The report said thorough examinations of the engines found the plane’s right engine suffered more serious internal damage following bird strikes as it was engulfed in big fires and black smoke. 

But the pilots switched off the plane’s left engine, the report said citing probes on the cockpit voice recorder, the flight data recorder and the engines’ examinations.

Officials earlier said the black boxes of the Boeing jetliner stopped recording about four minutes before the accident, complicating investigations into the cause of the disaster.

The cockpit voice recorder and the flight data recorder cited in the briefing report refers to data stored before the recording stopped.

The report didn’t say why the pilots shut off the less-damaged engine and stopped short of saying whether it was an error by the pilots.

The flight data recorder of Jeju Air flight 7C 2216
The flight data recorder of Jeju Air flight 7C 2216. (CNN)

Bereaved families, fellow pilots slam the probe

Bereaved families and pilots at Jeju Air and other airlines lambasted the investigation findings, saying authorities must disclose the cockpit voice recorder and the flight data recorder.

“We, the 6500 pilots at civilian airlines, can’t contain our seething anger against the preposterous argument by the Aviation and Railway Accident Investigation Board that lost neutrality,” the Korean Pilot Unions Alliance said in a statement on Tuesday.

Unionised pilots at Jeju Air also issued a statement urging authorities to present scientific evidence to show the plane should have landed normally if it flew with the less-damaged engine.

The latest report focused only on engine issues and didn’t mention other factors that could also be blamed for the crash. 

Among them is the concrete structure the plane crashed into; it housed a set of antennas called localisers designed to guide aircraft safely during landings, and many analysts say it should have been made with more easily breakable materials. 

Some pilots say they suspect the government wouldn’t want to mainly and prominently blame the localisers or bird strikes for mass deaths, as the Muan airport is under direct management of the Transport Ministry.

The Aviation and Railway Accident Investigation Board and the Transport Ministry have offered no public response to the criticism; they said they also won’t publicly discuss the engine investigation to respect demands by bereaved families.
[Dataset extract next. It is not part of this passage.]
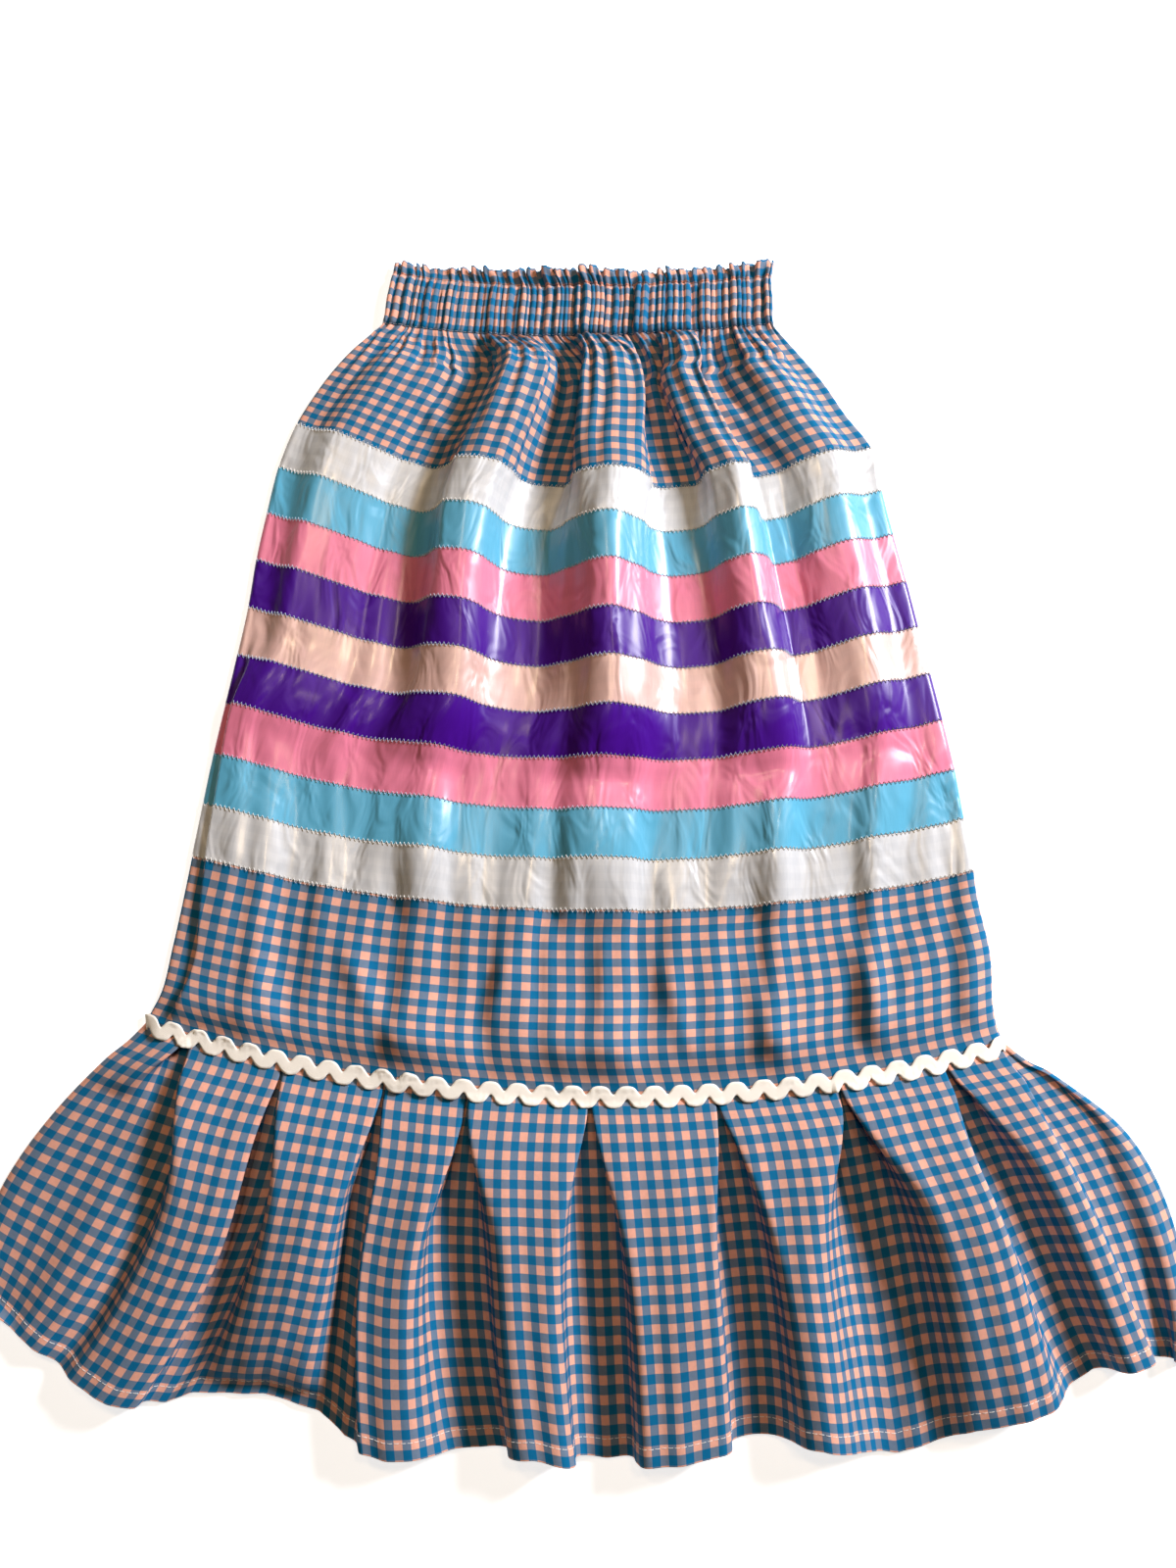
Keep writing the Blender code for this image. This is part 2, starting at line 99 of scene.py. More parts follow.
def wandering(name, x):
    seed, height, spacing = wander[name]
    return height * unevenness(x, seed, spacing)


# changes down the cloth: the depth where each starts, and how far it takes
bands = {
    "foldsRelax": (55, 150),
    "slackIn": (300, 150),
    "slackOut": (565, 38),
    "wavesStandIn": (300, 160),
    "wavesStandOut": (560, 43),
    "flatAtSeam": (565, 38),
    "wrinklesIn": (100, 60),
    "wrinklesOut": (560, 40),
    "pleatsUnder": (535, 50),
    "climbIn": (0, 70),
    "climbOut": (420, 120),
    "ribbonsUnderIn": (70, 50),
    "ribbonsUnderOut": (476, 14),
    "braidUnder": (582, 10),
    "backFlattens": (0, 90),
    # and down the ruffle
    "pleatsOpen": (4, 150),
    "seamLeft": (0, 30),
    "liftFades": (0, 40),
    "valleyFades": (60, 140),
    "braidPassed": (8, 8),
    "backWaves": (0, 60),
}


def band(name, v):
    start, over = bands[name]
    return ease((v - start) / over)


def arcLine(points):
    steps = np.hypot(*np.diff(points, axis=0).T)
    return points, np.concatenate([[0.0], np.cumsum(steps)])


def alongLine(line, run):
    points, lengths = line
    x, y = (np.interp(run, lengths, points[:, axis]) for axis in (0, 1))
    return np.stack([x, y], axis=-1)


def depths(*stretches, last):
    # rows down a piece of cloth: from, to and step of each stretch, then the last rows
    return np.concatenate([np.arange(*stretch) for stretch in stretches] + [last])


body = {
    "cloth": 570.0,  # width of the front's cloth, half of the tube
    "seam": 603.0,  # depth of cloth from the casing to the ruffle
    "casing": 42.0,
    "heading": 56.0,
    "gathers": 62,  # narrow gathers across the casing
    "tucks": 29,  # wider tucks they run into below it
    "base": 4.2,  # height of the front's outer face where it lies lowest
    "seamLift": 3.6,
    "power": 2.1,
    "backShare": 0.40,
    "climb": 0.12,
    "fineStep": 0.25,  # along a row, where its folds are worked out
    "step": 1.0,
    "slack": (0.006, 0.043),  # spare cloth in any row, and what the low waves add
    "stand": 2.4,  # how far the low waves stand clear of the back
}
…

The wreckage of a Boeing 737-800 plane operated by South Korean budget airline Jeju Air lies at Muan International Airport in Muan, South Korea, Tuesday, Dec. 31, 2024. (AP Photo/Ahn Young-joon)
The wreckage of a Boeing 737-800 plane operated by South Korean budget airline Jeju Airlines at Muan International Airport in Muan, South Korea, Tuesday, Dec. 31, 2024. (AP Photo/Ahn Young-joon) (AP)

A person familiar with the investigation told the AP that authorities are looking at the localisers and other issues, like whether air traffic controllers relayed the danger of bird strikes to the pilots swiftly enough and what emergency training Jeju Air offered to pilots.

The person, who requested anonymity citing the sensitive nature of the investigation, said authorities earlier planned to publicise the results of probes after reviewing various issues, but changed the plan and tried to release the outcome of the engine investigation at the request of bereaved families. He said authorities don’t intend to lay the responsibility for the disaster on the pilots.

Authorities aim to publish the investigation’s final results by next June, the person said.

Kwon Bo Hun, dean of Aeronautics College at the Far East University in South Korea, called the engine investigation report “clumsy” because it didn’t disclose evidence that supported its finding on the pilots.

He said it only irritated “emotional parts of us” as the investigation raised suspicions that it puts the whole blame on the dead pilots.

A former Transport Ministry-turned-university professor reached by the AP said the engine investigation report must be “reliable” as it’s based on an analysis of cockpit voice and flight data recorders that “don’t lie”; he spoke on condition of anonymity, citing the delicate nature of the issue.